**WHAT TO PRODUCE**: Only the lines from the one containing "doc.recompute()" through the one containing "obj.parent = empty" are to be copied, exactly and with both ends kept.

Rows from a 3D modeling dataset
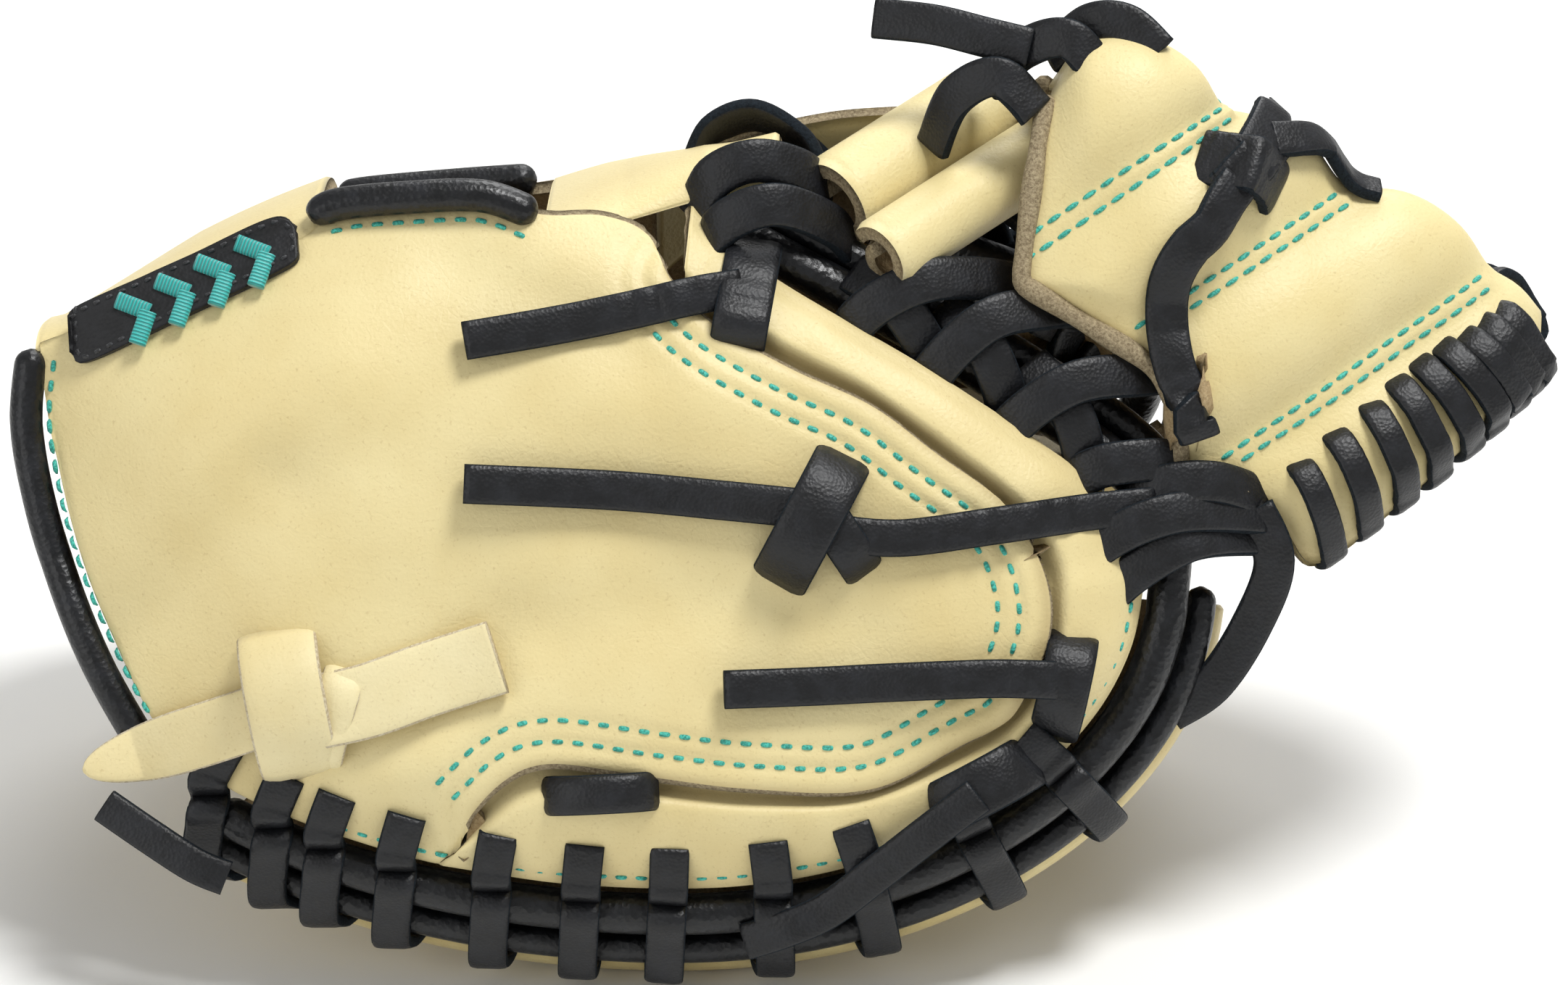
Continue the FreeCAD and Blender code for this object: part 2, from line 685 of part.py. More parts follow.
def web_strip(points, width, thick):
    """Lace lying on the thumb side of the web along (t, w) points."""
    outer, inner = [], []
    for k in range(7):
        t, w = curve(points, k / 6)
        ahead, back = curve(points, min(k / 6 + 0.05, 1)), curve(points, max(k / 6 - 0.05, 0))
        run = web_point(*ahead) - web_point(*back)
        normal = (web_point(t + 0.02, w) - web_point(t - 0.02, w)).cross(
            web_point(t, w + 0.02) - web_point(t, w - 0.02)).normalize()
        if normal.y > 0:
            normal = -normal
        side_step = run.cross(normal).normalize()
        base = web_point(t, w) + normal * WEB_LACE_LIFT
        outer.append([base + side_step * (width * (j / 3 - 0.5)) + normal * thick
                      for j in range(4)])
        inner.append([base + side_step * (width * (j / 3 - 0.5)) for j in range(4)])
    return skin(outer, inner)


feature("web_back", web_panel(0.0, LEATHER))
feature("web_front", web_panel(LEATHER + 1.0, LEATHER))
feature("web_edge_lace", Part.makeCompound(
    [web_strip([[0.70 + 0.033 * k, 0.03], [0.70 + 0.033 * k, 0.13]], 4.6, 2.0)
     for k in range(8)]))
feature("web_knot_lace", Part.makeCompound([web_strip([[0.30, 0.16], [0.34, 0.29]], 5.5, 2.0),
                                            web_strip([[0.36, 0.33], [0.42, 0.44]], 5.5, 2.0)]))


BASE_ROLL_START = (10.0, 4.5, 134.5)
CURL_ROLL_START = (12.0, -11.6, 131.0)
ROLL_TURN = 60.0


def web_roll(label, start, radius):
    """Rolled leather tube at the foot of the web."""
    outside = doc.addObject("Part::Cylinder", label + "_outside")
    outside.setExpression("Radius", "Sizes." + radius)
    outside.setExpression("Height", "Sizes.web_roll_length")
    inside = doc.addObject("Part::Cylinder", label + "_inside")
    inside.setExpression("Radius", f"Sizes.{radius} - Sizes.web_roll_wall")
    inside.setExpression("Height", "Sizes.web_roll_length + 2")
    inside.Placement.Base = FreeCAD.Vector(0, 0, -1)
    roll = doc.addObject("Part::Cut", label)
    roll.Label = label
    roll.Base = outside
    roll.Tool = inside
    turn = FreeCAD.Rotation(FreeCAD.Vector(0, 1, 0), ROLL_TURN)
    roll.Placement = FreeCAD.Placement(FreeCAD.Vector(*start), turn)
    NODES.append(roll)


web_roll("web_base_roll", BASE_ROLL_START, "web_roll_radius")
web_roll("web_curl_roll", CURL_ROLL_START, "web_curl_radius")


# ---------- checks and files ----------

doc.recompute()
for item in doc.Objects:
    if "Invalid" in item.State or "Error" in item.State:
        raise RuntimeError(f"{item.Label} failed: {item.State}")
for node in NODES:
    if node.Shape.isNull() or not node.Shape.isValid():
        raise RuntimeError(f"{node.Label} has no valid shape")
os.makedirs("parts", exist_ok=True)
for node in NODES:
    node.Shape.exportStep(f"parts/{node.Label}.step")
    box = node.Shape.BoundBox
    print(node.Label, round(node.Shape.Volume), len(node.Shape.Solids),
          [round(v, 1) for v in (box.XMin, box.XMax, box.YMin, box.YMax, box.ZMin, box.ZMax)])
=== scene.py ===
import math
import bpy
import numpy as np
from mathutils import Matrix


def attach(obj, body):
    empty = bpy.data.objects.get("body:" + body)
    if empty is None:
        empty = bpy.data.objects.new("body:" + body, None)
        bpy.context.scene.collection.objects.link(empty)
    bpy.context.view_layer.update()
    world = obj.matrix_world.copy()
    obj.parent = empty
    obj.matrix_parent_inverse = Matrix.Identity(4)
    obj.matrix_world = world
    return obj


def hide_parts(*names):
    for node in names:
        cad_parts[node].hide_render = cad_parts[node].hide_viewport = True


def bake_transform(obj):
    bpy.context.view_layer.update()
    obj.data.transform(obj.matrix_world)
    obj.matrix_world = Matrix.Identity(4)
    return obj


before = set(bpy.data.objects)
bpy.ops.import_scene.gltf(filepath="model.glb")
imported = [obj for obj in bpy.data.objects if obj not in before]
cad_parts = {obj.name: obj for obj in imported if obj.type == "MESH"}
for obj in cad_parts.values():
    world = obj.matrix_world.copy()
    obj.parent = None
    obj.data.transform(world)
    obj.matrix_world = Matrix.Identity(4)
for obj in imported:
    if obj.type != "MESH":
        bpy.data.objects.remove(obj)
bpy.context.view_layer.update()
print("frame loaded,", len(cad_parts), "nodes")

mm = 0.001
thumb, finger = -1, 1
bodyOf = {thumb: "thumb_half", finger: "finger_half"}
rng = np.random.default_rng(7)

# driving sizes of the mitt, millimetres and degrees
mitt = {"slope": 62.0, "crease": 150.0, "rimCentre": -20.0, "tipReach": 104.0, "wristReach": 131.0,
        "rimDepth": 75.0, "crown": 25.0, "edge": 8.0, "roll": 38.0, "palm": 15.0, "pocket": 16.0,
        "rest": 4.9, "weltRadius": 3.9, "palmWeltRadius": 3.0, "laceWidth": 6.4,
        "laceThick": 2.6, "wristCorner": math.acos(-0.76)}
slope = math.radians(mitt["slope"])
crease = mitt["crease"]
weltInset = mitt["weltRadius"] + 8.0
panelInset = weltInset + mitt["weltRadius"] + 0.6


# shape of a half: x along the mitt, rise up the slope, level outward from its plane

def place(side, x, rise, level):
    # slanted plane through the crease line, turned by the slope angle, to metres
    x, rise, level = np.broadcast_arrays(np.asarray(x, float), rise, level)
    across = (crease - rise) * math.cos(slope) + level * math.sin(slope)
    height = rise * math.sin(slope) + level * math.cos(slope) + mitt["rest"]
    return np.stack([x, side * across, height], -1) * mm


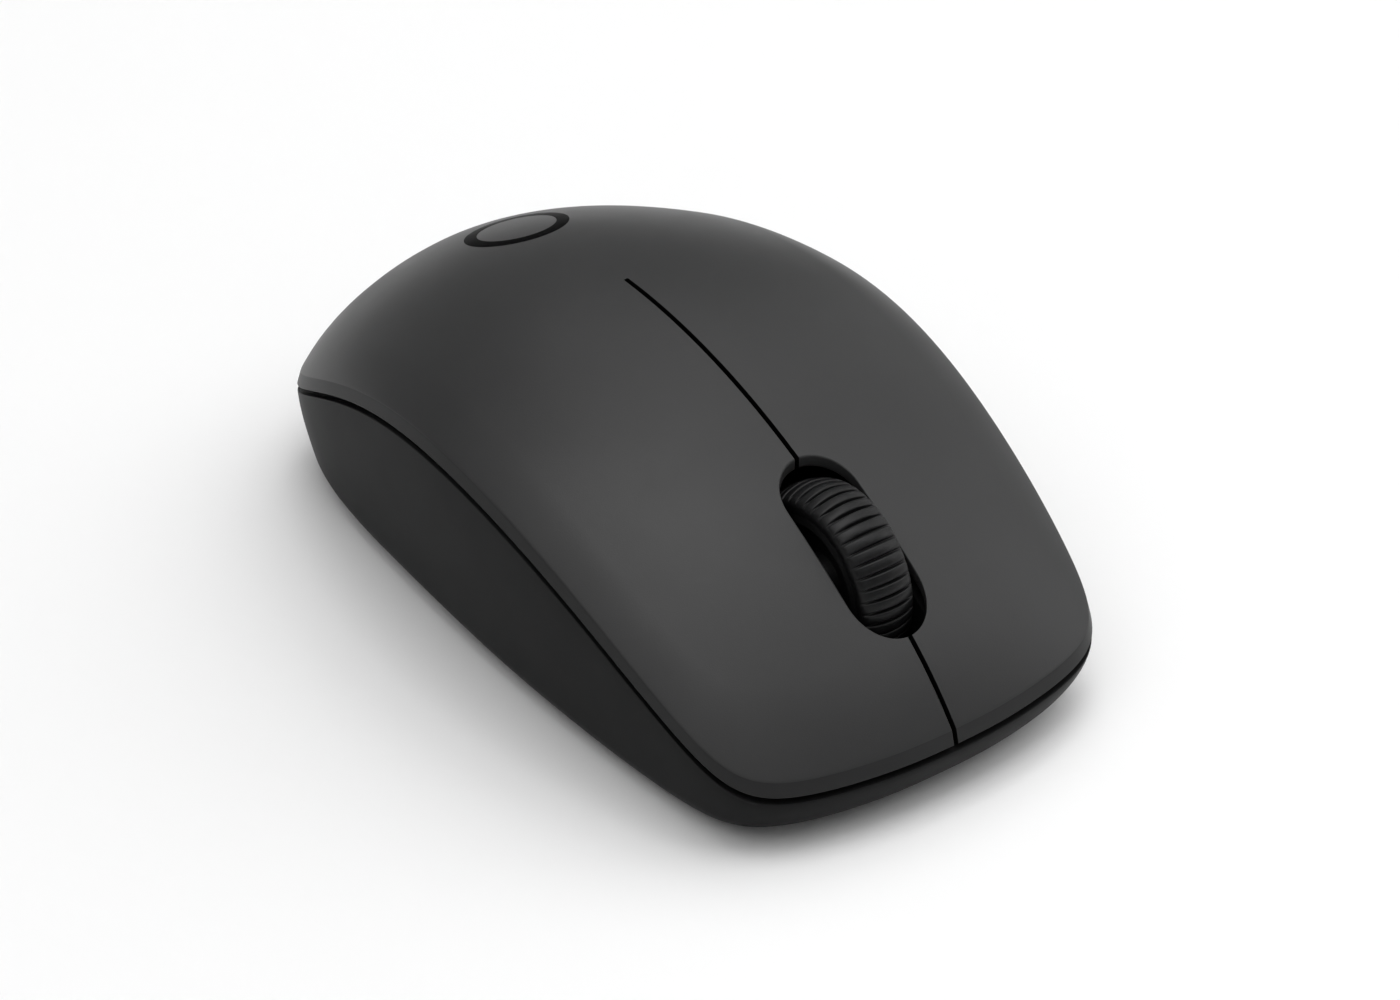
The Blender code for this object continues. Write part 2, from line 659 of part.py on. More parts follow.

**RESPONSE**:
doc.recompute()
for item in doc.Objects:
    if "Invalid" in item.State or "Error" in item.State:
        raise RuntimeError(f"{item.Label} failed: {item.State}")
for node in NODES:
    if node.Shape.isNull() or not node.Shape.isValid():
        raise RuntimeError(f"{node.Label} has no valid shape")
os.makedirs("parts", exist_ok=True)
for node in NODES:
    node.Shape.exportStep(f"parts/{node.Label}.step")
    box = node.Shape.BoundBox
    print(node.Label, round(node.Shape.Volume), len(node.Shape.Solids),
          [round(v, 1) for v in (box.XMin, box.XMax, box.YMin, box.YMax, box.ZMin, box.ZMax)])
=== scene.py ===
import math
import bpy
import numpy as np
from mathutils import Matrix


def attach(obj, body):
    empty = bpy.data.objects.get("body:" + body)
    if empty is None:
        empty = bpy.data.objects.new("body:" + body, None)
        bpy.context.scene.collection.objects.link(empty)
    bpy.context.view_layer.update()
    world = obj.matrix_world.copy()
    obj.parent = empty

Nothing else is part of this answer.